→ Source excerpt:
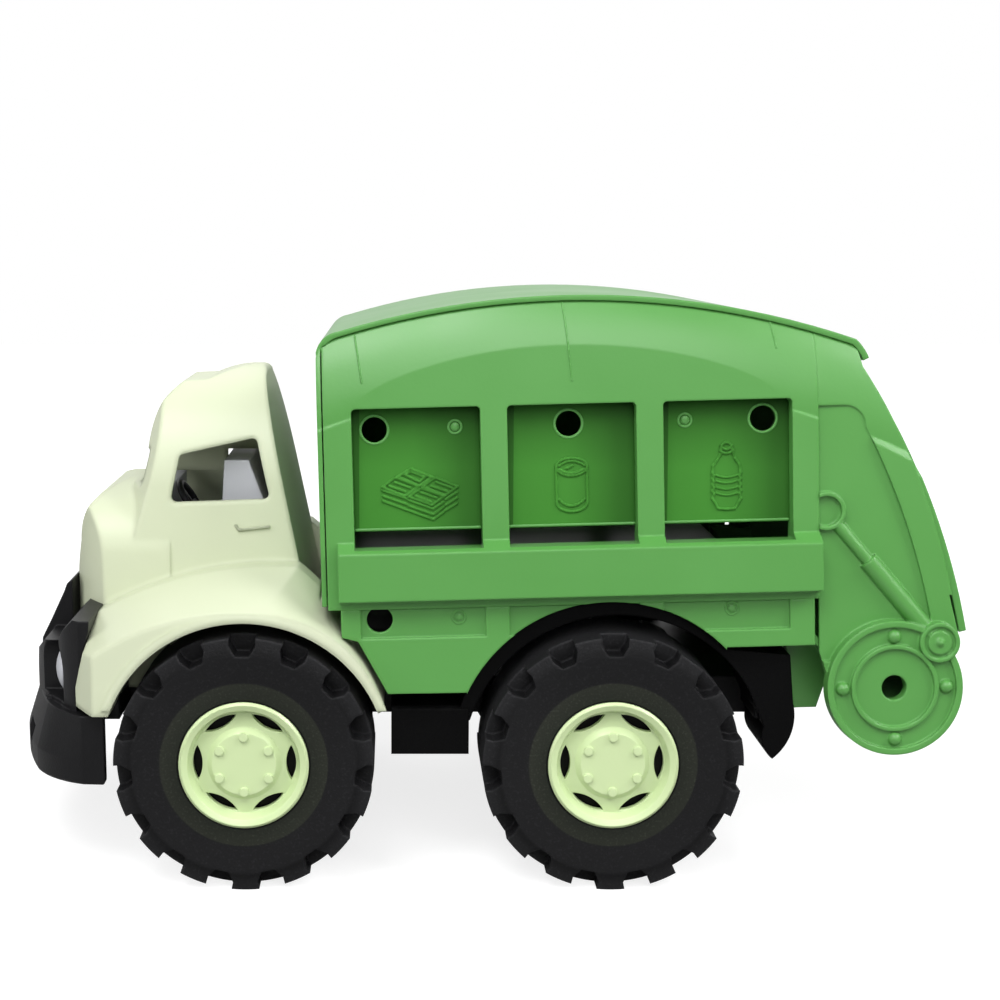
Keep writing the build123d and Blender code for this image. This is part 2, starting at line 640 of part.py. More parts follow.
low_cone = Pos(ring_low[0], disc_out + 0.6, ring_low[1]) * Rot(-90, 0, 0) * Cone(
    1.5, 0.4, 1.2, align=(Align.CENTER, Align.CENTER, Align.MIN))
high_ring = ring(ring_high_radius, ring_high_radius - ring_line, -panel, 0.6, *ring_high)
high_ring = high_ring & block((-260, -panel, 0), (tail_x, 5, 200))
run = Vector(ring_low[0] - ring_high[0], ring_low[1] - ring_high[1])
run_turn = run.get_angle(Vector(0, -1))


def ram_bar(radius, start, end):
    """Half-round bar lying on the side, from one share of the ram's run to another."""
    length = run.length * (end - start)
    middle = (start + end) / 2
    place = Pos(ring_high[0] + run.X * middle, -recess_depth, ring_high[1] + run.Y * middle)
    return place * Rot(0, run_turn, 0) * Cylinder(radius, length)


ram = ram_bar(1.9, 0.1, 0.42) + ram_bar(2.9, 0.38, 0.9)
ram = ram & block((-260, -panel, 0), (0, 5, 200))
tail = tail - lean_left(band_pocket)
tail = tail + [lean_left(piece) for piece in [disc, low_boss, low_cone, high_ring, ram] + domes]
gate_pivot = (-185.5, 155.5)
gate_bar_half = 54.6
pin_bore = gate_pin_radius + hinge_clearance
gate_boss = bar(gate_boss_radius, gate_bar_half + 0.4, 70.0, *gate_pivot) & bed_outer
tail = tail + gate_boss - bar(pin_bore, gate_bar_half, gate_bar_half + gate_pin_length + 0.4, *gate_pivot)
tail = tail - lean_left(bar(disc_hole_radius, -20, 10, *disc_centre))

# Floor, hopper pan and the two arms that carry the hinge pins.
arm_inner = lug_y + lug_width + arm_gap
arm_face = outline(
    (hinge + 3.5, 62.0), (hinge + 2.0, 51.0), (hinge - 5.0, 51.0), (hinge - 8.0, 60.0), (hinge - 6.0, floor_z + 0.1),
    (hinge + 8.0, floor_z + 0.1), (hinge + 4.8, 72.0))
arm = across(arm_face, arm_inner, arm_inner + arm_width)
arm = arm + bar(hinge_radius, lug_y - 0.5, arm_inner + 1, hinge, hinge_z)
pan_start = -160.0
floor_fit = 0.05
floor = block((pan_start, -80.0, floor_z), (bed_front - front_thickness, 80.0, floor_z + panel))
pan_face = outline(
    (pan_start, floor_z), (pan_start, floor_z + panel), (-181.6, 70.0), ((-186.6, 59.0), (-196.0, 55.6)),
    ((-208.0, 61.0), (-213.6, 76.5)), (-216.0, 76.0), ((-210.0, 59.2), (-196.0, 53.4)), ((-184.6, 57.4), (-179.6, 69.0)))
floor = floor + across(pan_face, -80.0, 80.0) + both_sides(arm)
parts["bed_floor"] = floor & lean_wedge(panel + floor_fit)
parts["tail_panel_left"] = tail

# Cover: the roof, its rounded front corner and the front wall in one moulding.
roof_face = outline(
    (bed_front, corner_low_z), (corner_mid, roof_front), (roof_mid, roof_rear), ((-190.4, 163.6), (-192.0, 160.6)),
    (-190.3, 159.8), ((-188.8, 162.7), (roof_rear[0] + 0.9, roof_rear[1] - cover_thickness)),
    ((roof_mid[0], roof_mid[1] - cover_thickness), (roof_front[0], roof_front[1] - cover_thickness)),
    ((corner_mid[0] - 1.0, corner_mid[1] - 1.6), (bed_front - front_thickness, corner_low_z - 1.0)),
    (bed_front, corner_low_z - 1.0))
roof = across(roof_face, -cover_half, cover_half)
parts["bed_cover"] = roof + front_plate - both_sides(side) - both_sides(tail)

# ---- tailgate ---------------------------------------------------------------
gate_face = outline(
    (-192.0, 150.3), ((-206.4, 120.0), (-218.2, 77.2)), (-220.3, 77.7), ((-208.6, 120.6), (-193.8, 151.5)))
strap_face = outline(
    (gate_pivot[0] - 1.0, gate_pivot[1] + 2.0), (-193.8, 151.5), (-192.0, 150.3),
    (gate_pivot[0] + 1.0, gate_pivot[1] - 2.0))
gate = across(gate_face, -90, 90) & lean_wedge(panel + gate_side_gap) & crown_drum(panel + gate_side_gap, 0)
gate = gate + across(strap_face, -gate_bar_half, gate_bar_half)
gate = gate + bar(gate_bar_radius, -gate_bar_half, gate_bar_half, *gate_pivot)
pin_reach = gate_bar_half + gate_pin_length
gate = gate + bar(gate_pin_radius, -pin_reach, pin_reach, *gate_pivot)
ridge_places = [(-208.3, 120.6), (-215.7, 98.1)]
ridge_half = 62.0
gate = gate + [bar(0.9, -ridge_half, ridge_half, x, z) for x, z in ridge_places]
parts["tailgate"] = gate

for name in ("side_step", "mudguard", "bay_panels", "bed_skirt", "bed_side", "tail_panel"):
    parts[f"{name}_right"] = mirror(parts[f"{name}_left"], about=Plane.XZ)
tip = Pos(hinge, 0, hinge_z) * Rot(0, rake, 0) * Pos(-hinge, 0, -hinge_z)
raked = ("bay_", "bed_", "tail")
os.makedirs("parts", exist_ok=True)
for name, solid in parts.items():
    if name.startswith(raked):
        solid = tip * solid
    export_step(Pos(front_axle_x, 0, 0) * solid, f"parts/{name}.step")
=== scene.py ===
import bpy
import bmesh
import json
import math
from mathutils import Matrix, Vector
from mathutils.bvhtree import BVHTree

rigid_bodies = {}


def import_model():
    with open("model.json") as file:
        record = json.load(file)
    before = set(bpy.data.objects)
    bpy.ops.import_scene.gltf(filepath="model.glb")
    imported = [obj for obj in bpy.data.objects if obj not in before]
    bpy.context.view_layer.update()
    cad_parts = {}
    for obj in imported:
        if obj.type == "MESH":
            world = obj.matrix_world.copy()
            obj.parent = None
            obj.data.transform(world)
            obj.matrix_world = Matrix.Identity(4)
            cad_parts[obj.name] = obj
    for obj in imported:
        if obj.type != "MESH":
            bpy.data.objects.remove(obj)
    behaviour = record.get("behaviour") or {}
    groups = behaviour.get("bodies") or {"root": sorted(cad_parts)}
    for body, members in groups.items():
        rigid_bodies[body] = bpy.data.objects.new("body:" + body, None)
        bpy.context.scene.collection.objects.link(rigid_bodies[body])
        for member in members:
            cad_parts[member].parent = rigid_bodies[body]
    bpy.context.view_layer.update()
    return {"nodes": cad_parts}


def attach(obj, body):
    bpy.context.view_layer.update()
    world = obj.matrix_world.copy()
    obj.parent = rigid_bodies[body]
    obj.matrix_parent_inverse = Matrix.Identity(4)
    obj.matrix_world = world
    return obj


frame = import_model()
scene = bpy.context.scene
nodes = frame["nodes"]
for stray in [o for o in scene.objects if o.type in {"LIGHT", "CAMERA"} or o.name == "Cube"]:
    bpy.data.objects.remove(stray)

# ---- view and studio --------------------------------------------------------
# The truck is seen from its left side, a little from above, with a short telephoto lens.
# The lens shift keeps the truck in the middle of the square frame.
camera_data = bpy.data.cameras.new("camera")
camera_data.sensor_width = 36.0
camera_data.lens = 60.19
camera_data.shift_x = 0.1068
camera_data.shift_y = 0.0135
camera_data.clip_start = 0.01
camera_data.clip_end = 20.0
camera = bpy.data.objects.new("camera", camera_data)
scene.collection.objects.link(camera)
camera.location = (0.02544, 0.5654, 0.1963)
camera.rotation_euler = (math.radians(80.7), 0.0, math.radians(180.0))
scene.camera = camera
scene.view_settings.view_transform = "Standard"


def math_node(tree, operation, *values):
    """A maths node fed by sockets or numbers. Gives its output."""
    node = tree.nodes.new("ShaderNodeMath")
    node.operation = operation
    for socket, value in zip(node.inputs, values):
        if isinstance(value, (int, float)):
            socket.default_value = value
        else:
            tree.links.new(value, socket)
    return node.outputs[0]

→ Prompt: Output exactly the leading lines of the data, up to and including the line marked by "run_turn = run.get_angle(Vector(0, -1))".

→ Reply to the exercise:
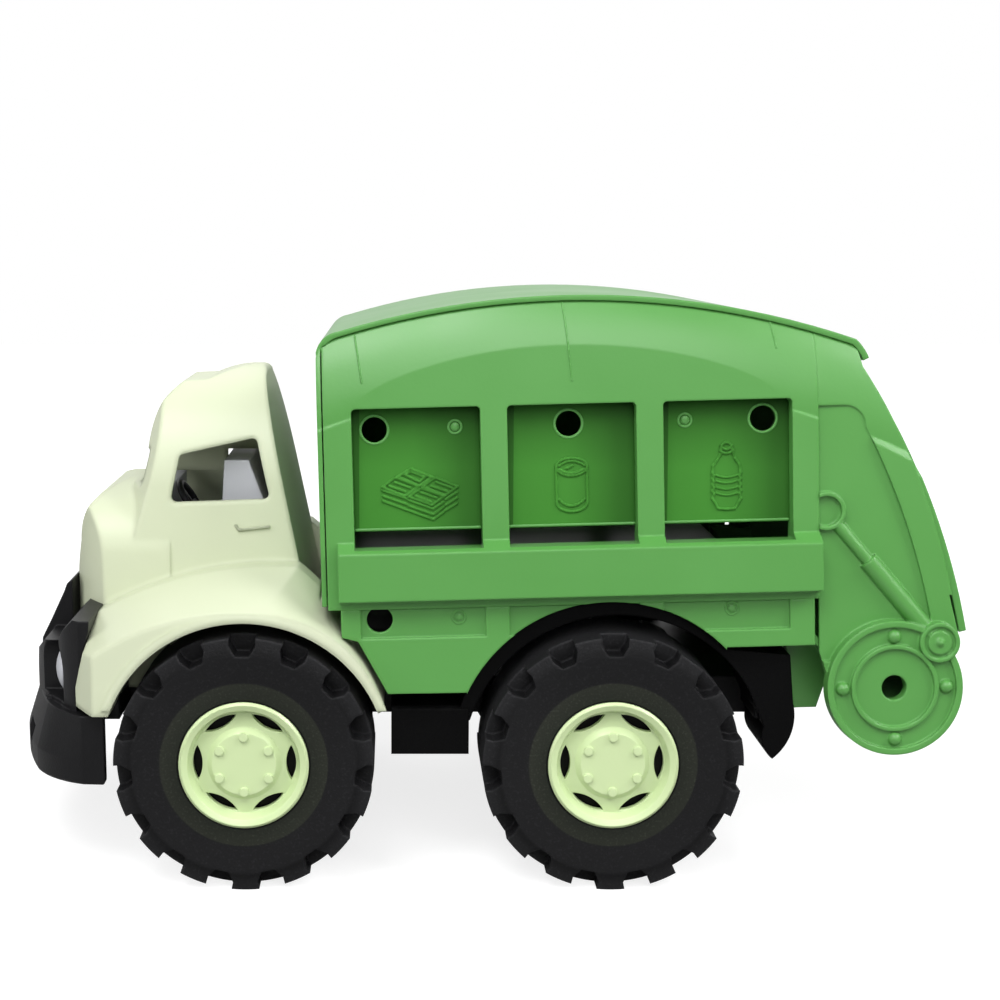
Keep writing the build123d and Blender code for this image. This is part 2, starting at line 640 of part.py. More parts follow.
low_cone = Pos(ring_low[0], disc_out + 0.6, ring_low[1]) * Rot(-90, 0, 0) * Cone(
    1.5, 0.4, 1.2, align=(Align.CENTER, Align.CENTER, Align.MIN))
high_ring = ring(ring_high_radius, ring_high_radius - ring_line, -panel, 0.6, *ring_high)
high_ring = high_ring & block((-260, -panel, 0), (tail_x, 5, 200))
run = Vector(ring_low[0] - ring_high[0], ring_low[1] - ring_high[1])
run_turn = run.get_angle(Vector(0, -1))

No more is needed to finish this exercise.